DIRECTIONS:
Give a verbatim quotation of every record.

EXERCISE MATERIAL:

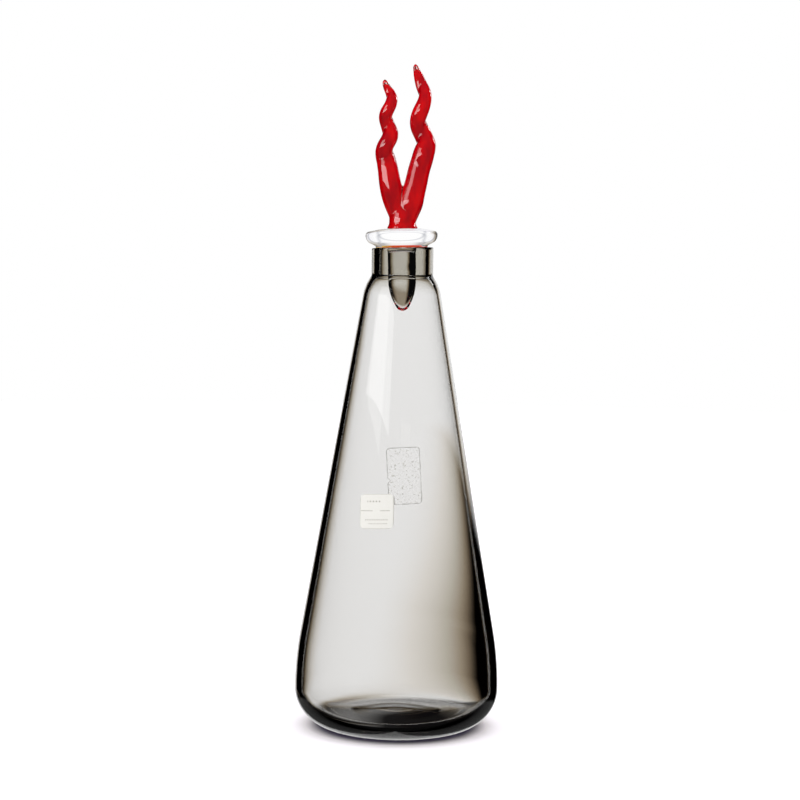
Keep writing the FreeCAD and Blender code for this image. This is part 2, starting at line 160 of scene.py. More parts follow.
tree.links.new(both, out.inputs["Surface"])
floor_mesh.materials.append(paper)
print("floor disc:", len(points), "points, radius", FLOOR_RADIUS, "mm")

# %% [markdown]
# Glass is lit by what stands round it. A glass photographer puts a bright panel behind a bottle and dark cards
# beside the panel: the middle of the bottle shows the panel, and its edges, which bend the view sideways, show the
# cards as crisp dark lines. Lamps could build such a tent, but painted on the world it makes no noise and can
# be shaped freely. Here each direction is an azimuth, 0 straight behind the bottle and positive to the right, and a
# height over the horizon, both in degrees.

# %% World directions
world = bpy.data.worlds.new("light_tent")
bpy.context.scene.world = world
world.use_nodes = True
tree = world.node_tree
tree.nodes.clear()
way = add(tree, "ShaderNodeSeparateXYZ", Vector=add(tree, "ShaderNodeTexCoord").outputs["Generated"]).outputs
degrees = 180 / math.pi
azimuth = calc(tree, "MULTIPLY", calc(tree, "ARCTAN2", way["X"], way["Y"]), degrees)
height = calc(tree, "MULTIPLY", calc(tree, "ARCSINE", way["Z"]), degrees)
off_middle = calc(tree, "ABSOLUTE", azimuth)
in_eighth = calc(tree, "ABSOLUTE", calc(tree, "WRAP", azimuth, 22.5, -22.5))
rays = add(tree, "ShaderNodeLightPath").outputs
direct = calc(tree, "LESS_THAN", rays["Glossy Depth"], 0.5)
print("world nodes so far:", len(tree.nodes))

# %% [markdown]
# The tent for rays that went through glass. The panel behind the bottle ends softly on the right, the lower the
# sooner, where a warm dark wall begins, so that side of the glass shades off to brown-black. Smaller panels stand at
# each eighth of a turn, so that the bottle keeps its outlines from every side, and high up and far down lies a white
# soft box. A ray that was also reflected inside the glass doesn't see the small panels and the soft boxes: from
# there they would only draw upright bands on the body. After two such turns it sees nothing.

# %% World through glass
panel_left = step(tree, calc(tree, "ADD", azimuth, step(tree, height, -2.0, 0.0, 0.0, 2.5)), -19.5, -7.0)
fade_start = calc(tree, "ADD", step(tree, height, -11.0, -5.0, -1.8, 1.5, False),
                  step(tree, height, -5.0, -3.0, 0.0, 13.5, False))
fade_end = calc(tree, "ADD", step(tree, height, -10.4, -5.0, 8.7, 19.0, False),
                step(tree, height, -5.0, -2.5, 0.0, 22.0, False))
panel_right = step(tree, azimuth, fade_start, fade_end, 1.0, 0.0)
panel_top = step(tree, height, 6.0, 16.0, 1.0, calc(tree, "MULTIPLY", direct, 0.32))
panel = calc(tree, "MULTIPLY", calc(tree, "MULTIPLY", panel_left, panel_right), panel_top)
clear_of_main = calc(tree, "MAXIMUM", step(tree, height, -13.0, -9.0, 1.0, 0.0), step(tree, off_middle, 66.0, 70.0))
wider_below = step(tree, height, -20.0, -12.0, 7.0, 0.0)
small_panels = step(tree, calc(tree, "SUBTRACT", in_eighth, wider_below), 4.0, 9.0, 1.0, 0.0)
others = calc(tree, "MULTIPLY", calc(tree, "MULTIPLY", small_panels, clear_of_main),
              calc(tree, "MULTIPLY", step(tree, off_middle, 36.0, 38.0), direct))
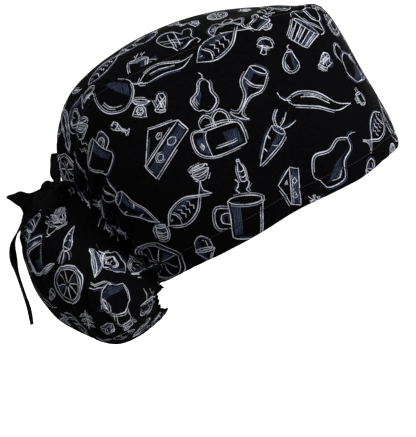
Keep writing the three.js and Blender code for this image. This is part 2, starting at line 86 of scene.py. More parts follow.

EXERCISE RESPONSE:
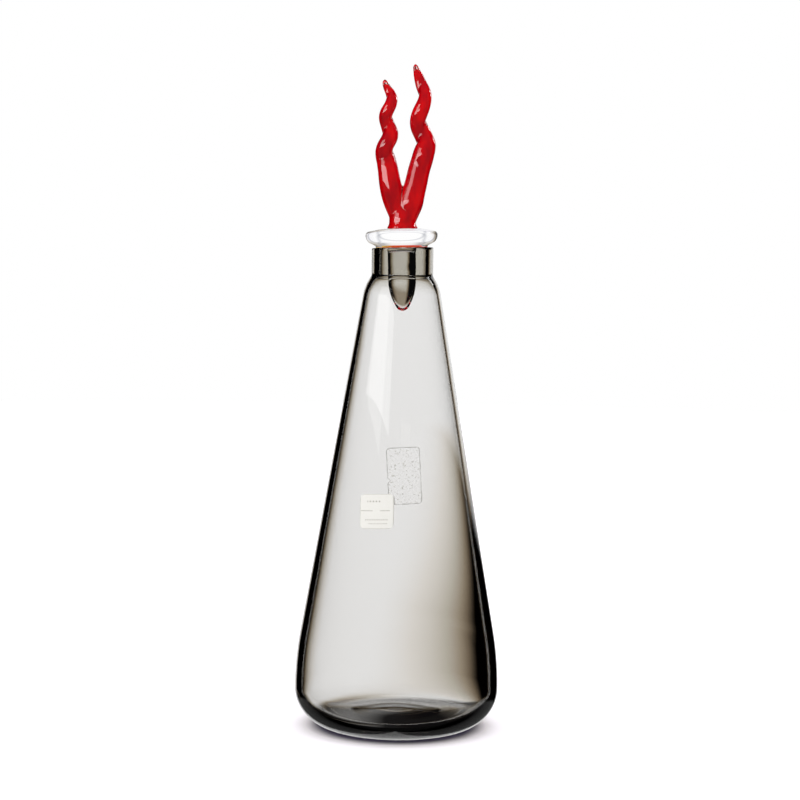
Keep writing the FreeCAD and Blender code for this image. This is part 2, starting at line 160 of scene.py. More parts follow.
tree.links.new(both, out.inputs["Surface"])
floor_mesh.materials.append(paper)
print("floor disc:", len(points), "points, radius", FLOOR_RADIUS, "mm")

# %% [markdown]
# Glass is lit by what stands round it. A glass photographer puts a bright panel behind a bottle and dark cards
# beside the panel: the middle of the bottle shows the panel, and its edges, which bend the view sideways, show the
# cards as crisp dark lines. Lamps could build such a tent, but painted on the world it makes no noise and can
# be shaped freely. Here each direction is an azimuth, 0 straight behind the bottle and positive to the right, and a
# height over the horizon, both in degrees.

# %% World directions
world = bpy.data.worlds.new("light_tent")
bpy.context.scene.world = world
world.use_nodes = True
tree = world.node_tree
tree.nodes.clear()
way = add(tree, "ShaderNodeSeparateXYZ", Vector=add(tree, "ShaderNodeTexCoord").outputs["Generated"]).outputs
degrees = 180 / math.pi
azimuth = calc(tree, "MULTIPLY", calc(tree, "ARCTAN2", way["X"], way["Y"]), degrees)
height = calc(tree, "MULTIPLY", calc(tree, "ARCSINE", way["Z"]), degrees)
off_middle = calc(tree, "ABSOLUTE", azimuth)
in_eighth = calc(tree, "ABSOLUTE", calc(tree, "WRAP", azimuth, 22.5, -22.5))
rays = add(tree, "ShaderNodeLightPath").outputs
direct = calc(tree, "LESS_THAN", rays["Glossy Depth"], 0.5)
print("world nodes so far:", len(tree.nodes))

# %% [markdown]
# The tent for rays that went through glass. The panel behind the bottle ends softly on the right, the lower the
# sooner, where a warm dark wall begins, so that side of the glass shades off to brown-black. Smaller panels stand at
# each eighth of a turn, so that the bottle keeps its outlines from every side, and high up and far down lies a white
# soft box. A ray that was also reflected inside the glass doesn't see the small panels and the soft boxes: from
# there they would only draw upright bands on the body. After two such turns it sees nothing.

# %% World through glass
panel_left = step(tree, calc(tree, "ADD", azimuth, step(tree, height, -2.0, 0.0, 0.0, 2.5)), -19.5, -7.0)
fade_start = calc(tree, "ADD", step(tree, height, -11.0, -5.0, -1.8, 1.5, False),
                  step(tree, height, -5.0, -3.0, 0.0, 13.5, False))
fade_end = calc(tree, "ADD", step(tree, height, -10.4, -5.0, 8.7, 19.0, False),
                step(tree, height, -5.0, -2.5, 0.0, 22.0, False))
panel_right = step(tree, azimuth, fade_start, fade_end, 1.0, 0.0)
panel_top = step(tree, height, 6.0, 16.0, 1.0, calc(tree, "MULTIPLY", direct, 0.32))
panel = calc(tree, "MULTIPLY", calc(tree, "MULTIPLY", panel_left, panel_right), panel_top)
clear_of_main = calc(tree, "MAXIMUM", step(tree, height, -13.0, -9.0, 1.0, 0.0), step(tree, off_middle, 66.0, 70.0))
wider_below = step(tree, height, -20.0, -12.0, 7.0, 0.0)
small_panels = step(tree, calc(tree, "SUBTRACT", in_eighth, wider_below), 4.0, 9.0, 1.0, 0.0)
others = calc(tree, "MULTIPLY", calc(tree, "MULTIPLY", small_panels, clear_of_main),
              calc(tree, "MULTIPLY", step(tree, off_middle, 36.0, 38.0), direct))
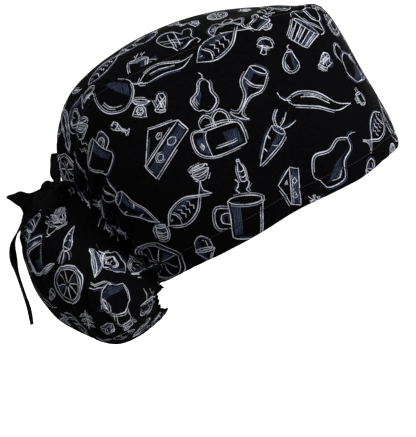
Keep writing the three.js and Blender code for this image. This is part 2, starting at line 86 of scene.py. More parts follow.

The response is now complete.